Stated exercise: Repeat the whole listing below, word for word.

(Rows from an object dataset)
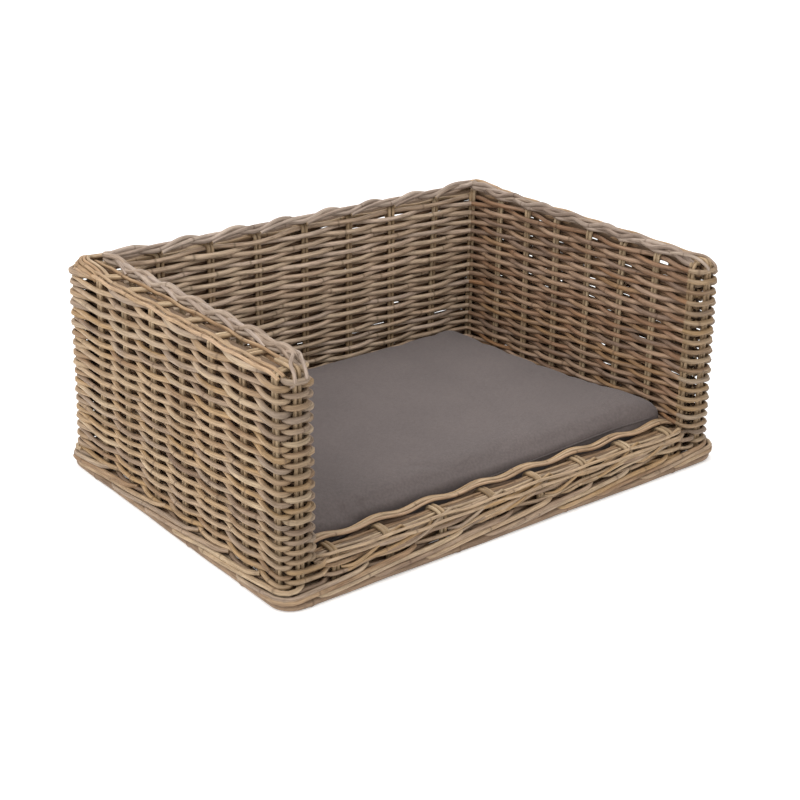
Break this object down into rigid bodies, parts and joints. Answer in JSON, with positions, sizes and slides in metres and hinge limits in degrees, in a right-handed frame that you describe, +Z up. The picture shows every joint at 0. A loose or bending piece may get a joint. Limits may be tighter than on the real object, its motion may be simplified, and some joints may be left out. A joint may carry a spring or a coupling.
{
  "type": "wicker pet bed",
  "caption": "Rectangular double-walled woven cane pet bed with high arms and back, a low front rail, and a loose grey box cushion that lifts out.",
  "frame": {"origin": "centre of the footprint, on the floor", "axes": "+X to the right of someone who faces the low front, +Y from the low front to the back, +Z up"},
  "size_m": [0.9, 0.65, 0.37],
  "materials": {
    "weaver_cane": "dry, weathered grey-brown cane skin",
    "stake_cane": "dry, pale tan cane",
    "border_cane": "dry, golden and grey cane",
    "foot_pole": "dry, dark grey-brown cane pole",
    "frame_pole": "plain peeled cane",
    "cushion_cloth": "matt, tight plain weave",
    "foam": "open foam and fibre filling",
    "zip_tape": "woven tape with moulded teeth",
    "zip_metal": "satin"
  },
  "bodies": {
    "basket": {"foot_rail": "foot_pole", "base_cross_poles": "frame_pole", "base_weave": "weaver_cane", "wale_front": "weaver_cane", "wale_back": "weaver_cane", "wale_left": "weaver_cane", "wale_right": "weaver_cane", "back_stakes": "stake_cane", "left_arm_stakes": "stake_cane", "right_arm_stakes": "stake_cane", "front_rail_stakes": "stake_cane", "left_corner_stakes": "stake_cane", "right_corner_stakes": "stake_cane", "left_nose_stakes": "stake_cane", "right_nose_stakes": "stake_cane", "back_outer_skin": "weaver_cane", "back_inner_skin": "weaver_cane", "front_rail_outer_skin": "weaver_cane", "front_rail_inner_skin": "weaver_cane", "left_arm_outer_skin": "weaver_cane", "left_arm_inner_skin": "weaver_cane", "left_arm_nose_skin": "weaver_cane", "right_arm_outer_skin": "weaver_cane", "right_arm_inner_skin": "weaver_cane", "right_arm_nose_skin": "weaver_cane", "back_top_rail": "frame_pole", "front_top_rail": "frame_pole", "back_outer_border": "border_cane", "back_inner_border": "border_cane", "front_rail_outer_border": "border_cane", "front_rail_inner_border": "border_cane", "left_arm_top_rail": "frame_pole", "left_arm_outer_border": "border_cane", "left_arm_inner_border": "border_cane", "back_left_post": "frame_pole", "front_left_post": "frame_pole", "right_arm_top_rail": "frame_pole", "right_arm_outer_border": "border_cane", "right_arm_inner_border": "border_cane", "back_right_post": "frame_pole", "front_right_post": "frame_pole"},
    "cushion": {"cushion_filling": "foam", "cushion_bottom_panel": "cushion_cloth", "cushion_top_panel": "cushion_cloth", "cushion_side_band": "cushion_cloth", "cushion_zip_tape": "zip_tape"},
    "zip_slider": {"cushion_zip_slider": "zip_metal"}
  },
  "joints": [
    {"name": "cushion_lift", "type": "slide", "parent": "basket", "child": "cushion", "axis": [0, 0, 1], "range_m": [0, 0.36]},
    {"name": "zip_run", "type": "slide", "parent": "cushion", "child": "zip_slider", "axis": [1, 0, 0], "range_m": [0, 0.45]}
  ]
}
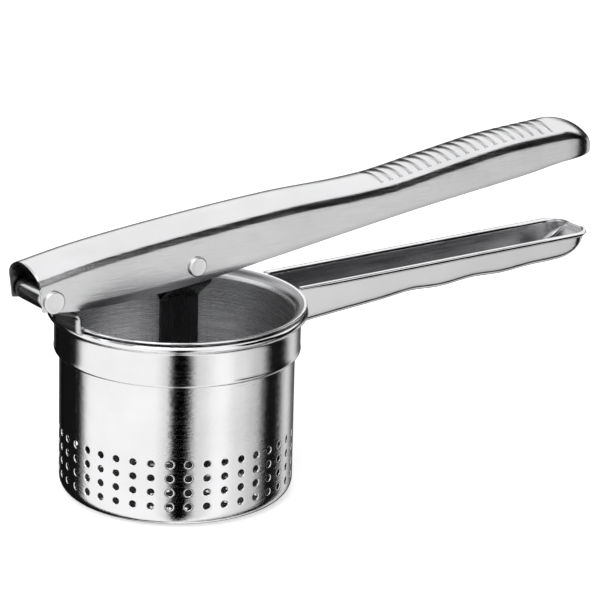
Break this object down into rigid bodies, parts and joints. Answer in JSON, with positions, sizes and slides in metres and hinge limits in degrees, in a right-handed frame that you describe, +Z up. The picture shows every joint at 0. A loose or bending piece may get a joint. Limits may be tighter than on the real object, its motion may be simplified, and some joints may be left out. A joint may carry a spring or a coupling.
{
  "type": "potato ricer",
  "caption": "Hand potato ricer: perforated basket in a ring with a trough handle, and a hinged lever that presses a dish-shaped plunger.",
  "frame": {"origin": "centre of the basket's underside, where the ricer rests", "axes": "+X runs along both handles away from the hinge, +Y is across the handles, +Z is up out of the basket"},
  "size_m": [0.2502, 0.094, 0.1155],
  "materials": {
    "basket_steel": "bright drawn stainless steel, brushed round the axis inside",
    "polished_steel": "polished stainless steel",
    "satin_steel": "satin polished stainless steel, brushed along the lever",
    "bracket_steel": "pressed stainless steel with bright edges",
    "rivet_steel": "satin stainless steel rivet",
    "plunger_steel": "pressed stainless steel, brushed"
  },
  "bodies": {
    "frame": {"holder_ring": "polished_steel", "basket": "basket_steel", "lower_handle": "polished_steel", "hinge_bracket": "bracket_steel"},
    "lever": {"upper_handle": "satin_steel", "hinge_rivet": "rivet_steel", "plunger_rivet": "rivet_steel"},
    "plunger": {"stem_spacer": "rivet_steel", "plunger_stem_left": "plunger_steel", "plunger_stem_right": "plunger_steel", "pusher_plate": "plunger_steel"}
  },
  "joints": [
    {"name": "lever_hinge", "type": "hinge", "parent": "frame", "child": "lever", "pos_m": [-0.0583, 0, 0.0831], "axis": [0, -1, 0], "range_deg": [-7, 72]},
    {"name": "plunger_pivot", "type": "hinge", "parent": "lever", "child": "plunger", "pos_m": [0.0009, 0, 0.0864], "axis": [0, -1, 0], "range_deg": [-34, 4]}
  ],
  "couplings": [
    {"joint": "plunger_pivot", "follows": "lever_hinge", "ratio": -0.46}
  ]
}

Final result:
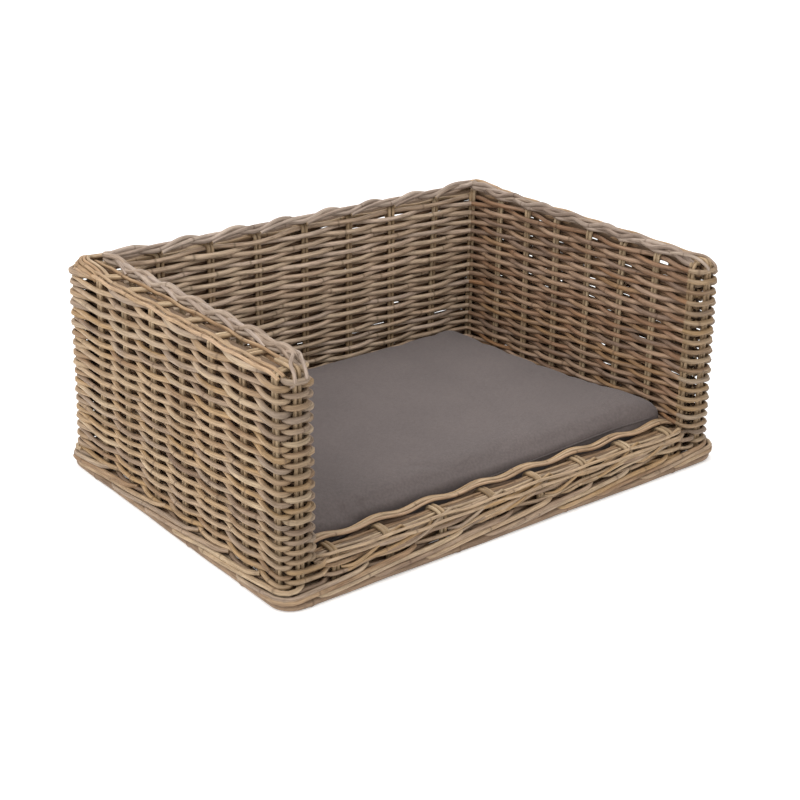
Break this object down into rigid bodies, parts and joints. Answer in JSON, with positions, sizes and slides in metres and hinge limits in degrees, in a right-handed frame that you describe, +Z up. The picture shows every joint at 0. A loose or bending piece may get a joint. Limits may be tighter than on the real object, its motion may be simplified, and some joints may be left out. A joint may carry a spring or a coupling.
{
  "type": "wicker pet bed",
  "caption": "Rectangular double-walled woven cane pet bed with high arms and back, a low front rail, and a loose grey box cushion that lifts out.",
  "frame": {"origin": "centre of the footprint, on the floor", "axes": "+X to the right of someone who faces the low front, +Y from the low front to the back, +Z up"},
  "size_m": [0.9, 0.65, 0.37],
  "materials": {
    "weaver_cane": "dry, weathered grey-brown cane skin",
    "stake_cane": "dry, pale tan cane",
    "border_cane": "dry, golden and grey cane",
    "foot_pole": "dry, dark grey-brown cane pole",
    "frame_pole": "plain peeled cane",
    "cushion_cloth": "matt, tight plain weave",
    "foam": "open foam and fibre filling",
    "zip_tape": "woven tape with moulded teeth",
    "zip_metal": "satin"
  },
  "bodies": {
    "basket": {"foot_rail": "foot_pole", "base_cross_poles": "frame_pole", "base_weave": "weaver_cane", "wale_front": "weaver_cane", "wale_back": "weaver_cane", "wale_left": "weaver_cane", "wale_right": "weaver_cane", "back_stakes": "stake_cane", "left_arm_stakes": "stake_cane", "right_arm_stakes": "stake_cane", "front_rail_stakes": "stake_cane", "left_corner_stakes": "stake_cane", "right_corner_stakes": "stake_cane", "left_nose_stakes": "stake_cane", "right_nose_stakes": "stake_cane", "back_outer_skin": "weaver_cane", "back_inner_skin": "weaver_cane", "front_rail_outer_skin": "weaver_cane", "front_rail_inner_skin": "weaver_cane", "left_arm_outer_skin": "weaver_cane", "left_arm_inner_skin": "weaver_cane", "left_arm_nose_skin": "weaver_cane", "right_arm_outer_skin": "weaver_cane", "right_arm_inner_skin": "weaver_cane", "right_arm_nose_skin": "weaver_cane", "back_top_rail": "frame_pole", "front_top_rail": "frame_pole", "back_outer_border": "border_cane", "back_inner_border": "border_cane", "front_rail_outer_border": "border_cane", "front_rail_inner_border": "border_cane", "left_arm_top_rail": "frame_pole", "left_arm_outer_border": "border_cane", "left_arm_inner_border": "border_cane", "back_left_post": "frame_pole", "front_left_post": "frame_pole", "right_arm_top_rail": "frame_pole", "right_arm_outer_border": "border_cane", "right_arm_inner_border": "border_cane", "back_right_post": "frame_pole", "front_right_post": "frame_pole"},
    "cushion": {"cushion_filling": "foam", "cushion_bottom_panel": "cushion_cloth", "cushion_top_panel": "cushion_cloth", "cushion_side_band": "cushion_cloth", "cushion_zip_tape": "zip_tape"},
    "zip_slider": {"cushion_zip_slider": "zip_metal"}
  },
  "joints": [
    {"name": "cushion_lift", "type": "slide", "parent": "basket", "child": "cushion", "axis": [0, 0, 1], "range_m": [0, 0.36]},
    {"name": "zip_run", "type": "slide", "parent": "cushion", "child": "zip_slider", "axis": [1, 0, 0], "range_m": [0, 0.45]}
  ]
}
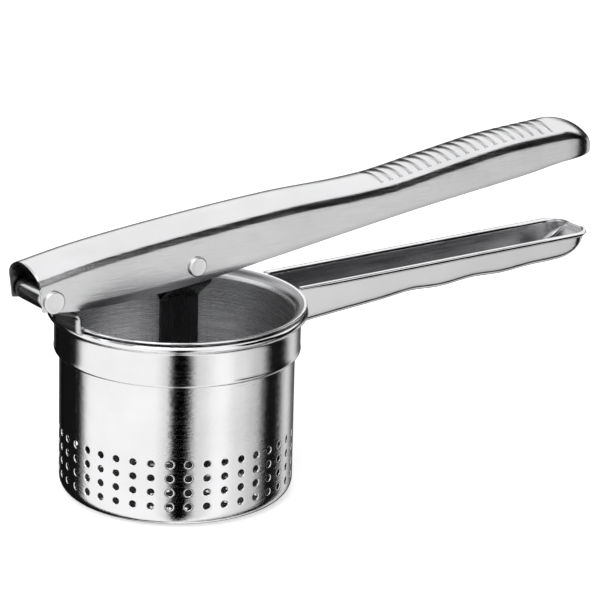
Break this object down into rigid bodies, parts and joints. Answer in JSON, with positions, sizes and slides in metres and hinge limits in degrees, in a right-handed frame that you describe, +Z up. The picture shows every joint at 0. A loose or bending piece may get a joint. Limits may be tighter than on the real object, its motion may be simplified, and some joints may be left out. A joint may carry a spring or a coupling.
{
  "type": "potato ricer",
  "caption": "Hand potato ricer: perforated basket in a ring with a trough handle, and a hinged lever that presses a dish-shaped plunger.",
  "frame": {"origin": "centre of the basket's underside, where the ricer rests", "axes": "+X runs along both handles away from the hinge, +Y is across the handles, +Z is up out of the basket"},
  "size_m": [0.2502, 0.094, 0.1155],
  "materials": {
    "basket_steel": "bright drawn stainless steel, brushed round the axis inside",
    "polished_steel": "polished stainless steel",
    "satin_steel": "satin polished stainless steel, brushed along the lever",
    "bracket_steel": "pressed stainless steel with bright edges",
    "rivet_steel": "satin stainless steel rivet",
    "plunger_steel": "pressed stainless steel, brushed"
  },
  "bodies": {
    "frame": {"holder_ring": "polished_steel", "basket": "basket_steel", "lower_handle": "polished_steel", "hinge_bracket": "bracket_steel"},
    "lever": {"upper_handle": "satin_steel", "hinge_rivet": "rivet_steel", "plunger_rivet": "rivet_steel"},
    "plunger": {"stem_spacer": "rivet_steel", "plunger_stem_left": "plunger_steel", "plunger_stem_right": "plunger_steel", "pusher_plate": "plunger_steel"}
  },
  "joints": [
    {"name": "lever_hinge", "type": "hinge", "parent": "frame", "child": "lever", "pos_m": [-0.0583, 0, 0.0831], "axis": [0, -1, 0], "range_deg": [-7, 72]},
    {"name": "plunger_pivot", "type": "hinge", "parent": "lever", "child": "plunger", "pos_m": [0.0009, 0, 0.0864], "axis": [0, -1, 0], "range_deg": [-34, 4]}
  ],
  "couplings": [
    {"joint": "plunger_pivot", "follows": "lever_hinge", "ratio": -0.46}
  ]
}